A Clutter-Free Building Is a Safe and Compliant Building

Are you the kind of person who despises clutter? If so, your hands might start twitching when a family member sets something down and walks away. You might get the sweats thinking about the start of garage sale season, thanks to a spouse who can’t get enough good bargains. Well, clutter in the home is one thing. It is an entirely different matter in the workplace.

A clutter-free building is a safe and compliant building. That is why OSHA is such a stickler about clutter. Section 1910 of the federal regulations addresses workplace clutter on a number of different levels. Section 1910.22(a)(1) explicitly states:

“All places of employment, passageways, storerooms, service rooms, and walking-working surfaces are kept in a clean, orderly, and sanitary condition.”

Companies are required by law to always maintain a safe work environment. Given how hazardous clutter can be, it follows that maintaining a safe work environment also means minimizing clutter as much as possible. To that end, we have some helpful tips you and your staff might be able to implement in your workplace.

1. Minimize Furniture

Starting with the office, a good way to reduce clatter is to minimize the amount of furniture in the space. If you do not need three desks, get rid of one of them. Put those extra shelves and filing cabinets into storage for now. Your team isn’t using them right now anyway.

Out on the production of floor, excess furniture often manifests itself as unused work tables, benches, chairs, etc. Storage cabinets and shelves can also get in the way.

2. Keep Walkways Clean

Clutter has this annoying habit of finding its way into walkways.
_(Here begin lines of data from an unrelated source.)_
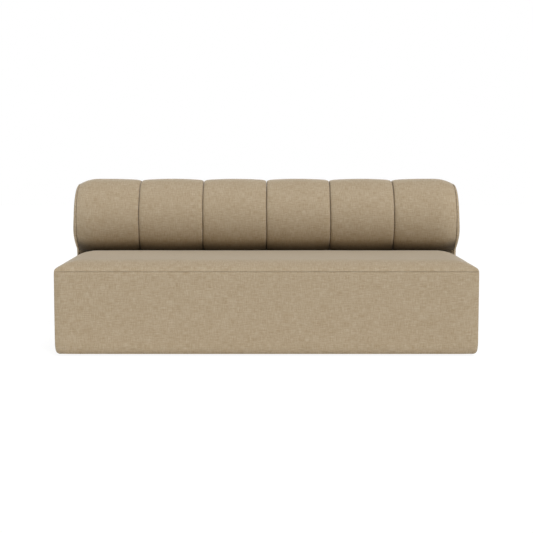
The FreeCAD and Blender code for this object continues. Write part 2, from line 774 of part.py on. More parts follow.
def bolt_places():
    """Bolts stand midway between ribs and midway along the base board's depth."""
    first = -CHANNEL_PITCH * (BOLT_COUNT - 1) / 2
    middle = (CORE_NECK_Y + CORE_BOARD + AXIS_Y + CORE_INSIDE) / 2
    return [(first + CHANNEL_PITCH * k, middle) for k in range(BOLT_COUNT)]


def hexagon(centre, across, height):
    """Upright six-sided bar."""
    radius = across / math.sqrt(3)
    corners = [
        centre + V(radius * math.cos(math.radians(a)), radius * math.sin(math.radians(a)), 0)
        for a in range(0, 420, 60)
    ]
    return Part.Face(Part.makePolygon(corners)).extrude(V(0, 0, height))


def back_bolts():
    """Bolts with washers under the deck board, and the tee nuts they screw into."""
    bolts = []
    washers = []
    nuts = []
    seat = DECK_UNDER - WASHER
    top = RIB_FOOT + TEE_NUT_FLANGE
    for x, y in bolt_places():
        head = hexagon(V(x, y, seat - BOLT_HEAD), BOLT_HEAD_ACROSS, BOLT_HEAD)
        shank = Part.makeCylinder(BOLT_RADIUS, top - seat, V(x, y, seat))
        bolts.append(head.fuse(shank))
        washer = Part.makeCylinder(WASHER_RADIUS, WASHER, V(x, y, seat))
        washers.append(washer.cut(shank))
        flange = Part.makeCylinder(TEE_NUT_RADIUS, TEE_NUT_FLANGE, V(x, y, RIB_FOOT))
        barrel = Part.makeCylinder(TEE_NUT_BARREL, TEE_NUT_DEPTH, V(x, y, RIB_FOOT - TEE_NUT_DEPTH))
        nuts.append(flange.fuse(barrel).cut(shank))
    return {
        "back_bolts": Part.makeCompound(bolts + washers),
        "tee_nuts": Part.makeCompound(nuts),
    }


def bolt_holes():
    """Clearance for the bolts through the deck board and the back's base board."""
    radius = BOLT_RADIUS + BOLT_HOLE_PLAY
    return Part.makeCompound([
        Part.makeCylinder(radius, RIB_FOOT - DECK_UNDER, V(x, y, DECK_UNDER))
        for x, y in bolt_places()
    ])


def back_base_board(holes, nuts):
    """Board under the ribs, which the tee nuts are let into."""
    front = CORE_NECK_Y + CORE_BOARD
    board = box(-CORE_X, CORE_X, front, AXIS_Y + CORE_INSIDE, CORE_FOOT, RIB_FOOT)
    return board.cut(holes).cut(nuts)


def sofa():
    """Every piece of the sofa under its name."""
    glides, pins = glides_and_pins()
    screws = frame_screws()
    holes = bolt_holes()
    nodes = {"glides": glides, "glide_pins": pins, "frame_screws": screws}
    nodes.update(seat_frame(pins, screws, holes))
    nodes.update(spring_parts())
    nodes.update(seat_padding())
    nodes.update(seat_covers())
    nodes["dust_cover"] = dust_cover(pins)
    nodes.update(back_bolts())
    nodes["back_base_board"] = back_base_board(holes, nodes["tee_nuts"])
    nodes.update(ribs())
    nodes.update(core_boards())
    nodes["roll_battens"] = Part.makeCompound(battens())
    nodes["channel_pull_strips"] = pull_strips()
    nodes.update(channels())
    nodes.update(end_panels())
    return nodes


os.makedirs("parts", exist_ok=True)
for name, shape in sofa().items():
    shape.exportStep(f"parts/{name}.step")
    size = shape.BoundBox
    print(
        f"{name}: {len(shape.Solids)} solids, {shape.Volume / 1e6:.3f} litres, "
        f"valid {shape.isValid()}, x {size.XMin:.1f} to {size.XMax:.1f}, "
        f"y {size.YMin:.1f} to {size.YMax:.1f}, z {size.ZMin:.1f} to {size.ZMax:.1f}"
    )
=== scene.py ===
"""Armless sofa with a channelled bolster back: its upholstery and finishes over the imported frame.

Lengths are metres in the frame of the CAD: X across the width, the front faces -Y, +Z up,
and the origin is on the floor under the middle of the sofa.
"""

import math

import bpy
import numpy as np
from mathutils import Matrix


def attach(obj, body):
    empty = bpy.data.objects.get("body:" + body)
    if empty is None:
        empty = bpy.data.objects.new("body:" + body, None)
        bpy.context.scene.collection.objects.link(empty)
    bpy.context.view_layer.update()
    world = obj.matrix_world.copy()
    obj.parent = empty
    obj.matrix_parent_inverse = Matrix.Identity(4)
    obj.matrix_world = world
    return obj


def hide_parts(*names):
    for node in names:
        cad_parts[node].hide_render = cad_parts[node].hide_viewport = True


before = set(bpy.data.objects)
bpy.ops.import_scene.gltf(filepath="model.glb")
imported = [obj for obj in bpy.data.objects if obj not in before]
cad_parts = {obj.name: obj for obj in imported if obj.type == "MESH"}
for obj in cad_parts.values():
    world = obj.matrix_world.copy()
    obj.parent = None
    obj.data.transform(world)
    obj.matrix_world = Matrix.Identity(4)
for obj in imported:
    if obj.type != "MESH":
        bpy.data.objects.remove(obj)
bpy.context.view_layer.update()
bpy.context.scene.view_settings.view_transform = "Standard"

MM = 0.001

# The seat block, as the CAD has it
HALF_WIDTH = 1000 * MM
HALF_DEPTH = 490 * MM
UNDERSIDE = 11 * MM
COVER = 2 * MM
FLANGE = 42 * MM
SEAM_HEIGHT = 401 * MM
SEAM_DRAW = 7 * MM
UPPER_DRAW = 2.2 * MM
UPPER_ROUND = 24 * MM
BULGE_HEIGHT = 210 * MM
LOW_DRAW = 2.6 * MM
BOTTOM_ROUND = 39 * MM
BOTTOM_DRAW = 20 * MM
CORNER_FOOT_DRAW = 6 * MM
SHOULDER_DRAW = 15 * MM
CROWN_TOP = 449 * MM
CROWN_RUN = 120 * MM
SHOULDER_HEIGHT = 417 * MM
CORNER_RUN = 80 * MM
FRAME_SET_BACK = 28 * MM
SEAT_REAR = 202 * MM
TOP_LAYER_UNDER = 393 * MM
TUCK_FOOT = 331 * MM
INNER_X = 951 * MM
DECK_TOP = 399 * MM

# The back
AXIS_Y = 279 * MM
AXIS_HEIGHT = 608 * MM
CROWN_RADIUS = 206 * MM
CHANNEL_SWELL = 6.5 * MM
SEAM_PULL = 7 * MM
SEAM_PULL_REACH = 8 * MM
END_SEAM = 974 * MM
END_DROP = 26 * MM
END_SHOULDER = 105 * MM
END_SHOULDER_POWER = 2.3
END_RADIUS = 180 * MM
END_DOME = 15 * MM
END_DOME_ROUND = 30 * MM
NECK_Y = 203 * MM
BACK_FOOT = 401 * MM
CORE_RADIUS = 165 * MM
CORE_NECK_Y = 219 * MM
CORE_FOOT = 403 * MM
CORE_X = 956 * MM
END_SWELL = 5 * MM
END_SWELL_HEIGHT = 535 * MM
END_LIFT = 444 * MM
SEAMS = np.array([-974, -653, -326.5, 0, 326.5, 653, 974]) * MM

STRIP_RADIUS = 183 * MM
STRIP_WIDTH = 20 * MM

# Springs, felt, foam core and dust cloth
SPRING_SPACING = 140 * MM
SPRING_HALF = 25 * MM
FELT_TOP = 308.3 * MM
FELT_FRONT = -440 * MM
FELT_REAR = 180 * MM
CORE_UNDER = 308.3 * MM
CORE_FRONT = -461.6 * MM
CORE_REAR = 198.8 * MM
DUST_X = 971 * MM
DUST_Y = 461 * MM
TIMBERS_X = np.array([-955, -475.5, 0, 475.5, 955]) * MM
TIMBERS_Y = np.array([-445, 212.5, 445]) * MM

# How the cloth lies, which the CAD leaves out
PLAY = 0.4 * MM
SEAM_GAP = 0.8 * MM
SEAM_ROUND = 5 * MM
PANEL_SEAM_ROUND = 3.2 * MM
SEAM_FOLD = 0.35 * MM
SEAM_WANDER = 0.9 * MM
WALL_UNEVENNESS = 0.35 * MM
TOP_UNEVENNESS = 0.5 * MM
GRID = 9 * MM
BESIDE_SEAM = np.array([0, 0.25, 0.7, 1.3, 2.1, 3.1, 4.5, 6.5, 9, 12.5, 17, 23, 31]) * MM


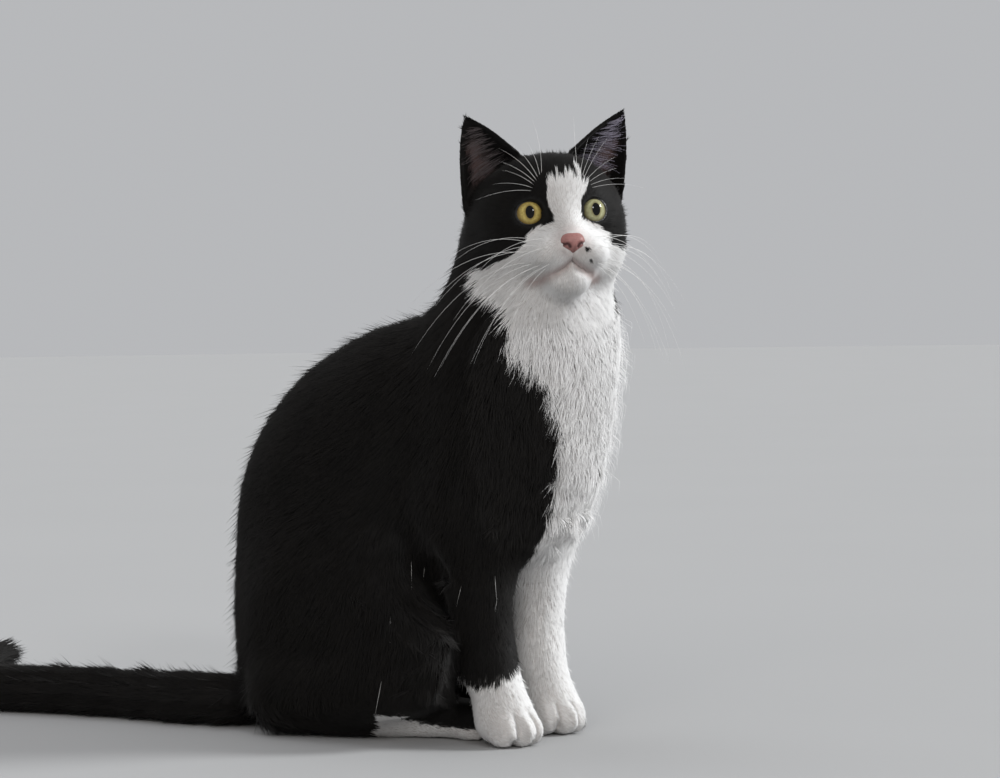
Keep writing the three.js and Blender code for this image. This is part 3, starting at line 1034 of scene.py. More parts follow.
@dataclass(frozen=True)
class Ear:
    """One ear's own measure: across its mouth, up to its tip and back into its hollow.

    Attributes:
        side: Which ear.
        root, tip: Its ends in the head's frame, for the left ear, mm.
        width: Across its mouth at the root, mm.
        lean: How far its mouth faces outwards for each part ahead.
    """

    side: Side
    root: tuple = (28.0, -1.0, 24.0)
    tip: tuple = (46.2, -12.0, 60.5)
    width: float = 52.0
    lean: float = 0.28

    @property
    def node(self) -> str:
        """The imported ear's name."""
        return f"ear_{self.side.word}"

    @property
    def rise(self) -> np.ndarray:
        """From its root to its tip."""
        return (mm(*self.tip) - mm(*self.root)) * [self.side.value, 1, 1]

    @property
    def up(self) -> np.ndarray:
        """The direction of its rise."""
        return unit(self.rise)

    @property
    def back(self) -> np.ndarray:
        """The direction into its hollow."""
        back = np.array([-self.lean * self.side.value, 1.0, 0.0])
        return unit(back - (back @ self.up) * self.up)

    @property
    def outer(self) -> np.ndarray:
        """The direction from its inner edge to its outer one."""
        return np.cross(self.back, self.up) * self.side.value

    def half_width(self, height: np.ndarray | float) -> np.ndarray:
        """Half its width, in metres, at a height from 0 at the root to 1 at the tip."""
        left = np.clip(1.0 - np.clip((height + 0.25) / 1.25, 0, 1) ** 1.08, 0.02, 1)
        return self.width * MM / 2 * left**0.72

    def seen(self, points: np.ndarray) -> tuple[np.ndarray, np.ndarray]:
        """Where points of the cat lie on this ear.

        Args:
            points: Places on it or near it.

        Returns:
            Across, from -1 on its inner edge to 1 on its outer one, and up, from 0 at the root to 1.
        """
        off = HEAD.inward(points) - mm(*self.root) * [self.side.value, 1, 1]
        height = off @ self.up / np.linalg.norm(self.rise)
        return (off @ self.outer) / self.half_width(height), height


EARS = [Ear(side) for side in Side]


# ---- the lie of the coat ----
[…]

That makes it especially dangerous. Anything in a walkway becomes a tripping hazard. It becomes an obstruction to safe passage in the event of an emergency. So if nothing else from this post helps you, at least make the effort to clean out walkways and keep them clean.

Walkways include hallways, doorways, staircases, and any aisles on the production floor or in the warehouse used to move from one space to the next. According to OSHA regulations, all these walkways have to remained clear of obstructions. OSHA is not afraid to fine businesses that cannot seem to keep them clear.

3. Don’t Let Waste Accumulate

A third thing your company can do is make a point of not letting waste accumulate. The maintenance team should be sweeping through your building on a regular basis to remove waste as soon as it is found. This includes your scrap plastic.

As an expert in plastic recycling, we know how easy it is to let scrap plastic stack up on empty floor space. Unfortunately, over time, a small stack can become a large mountain of clutter just waiting to cause problems.

We might be able to take that scrap plastic off your hands. Our model of industrial plastic recycling allows us to buy certain types of plastic waste and turn it into a product known as regrind. We sell the regrind to manufacturers who combine it with new material to make end products.

Any amount of clutter in the workplace introduces unnecessary risk. By its definition, clutter is excess. It doesn’t have to be in your workplace. However, maintaining a clutter-free workplace requires concerted effort from everyone. Management and staff have to work together to ensure that clutter doesn’t find a foothold.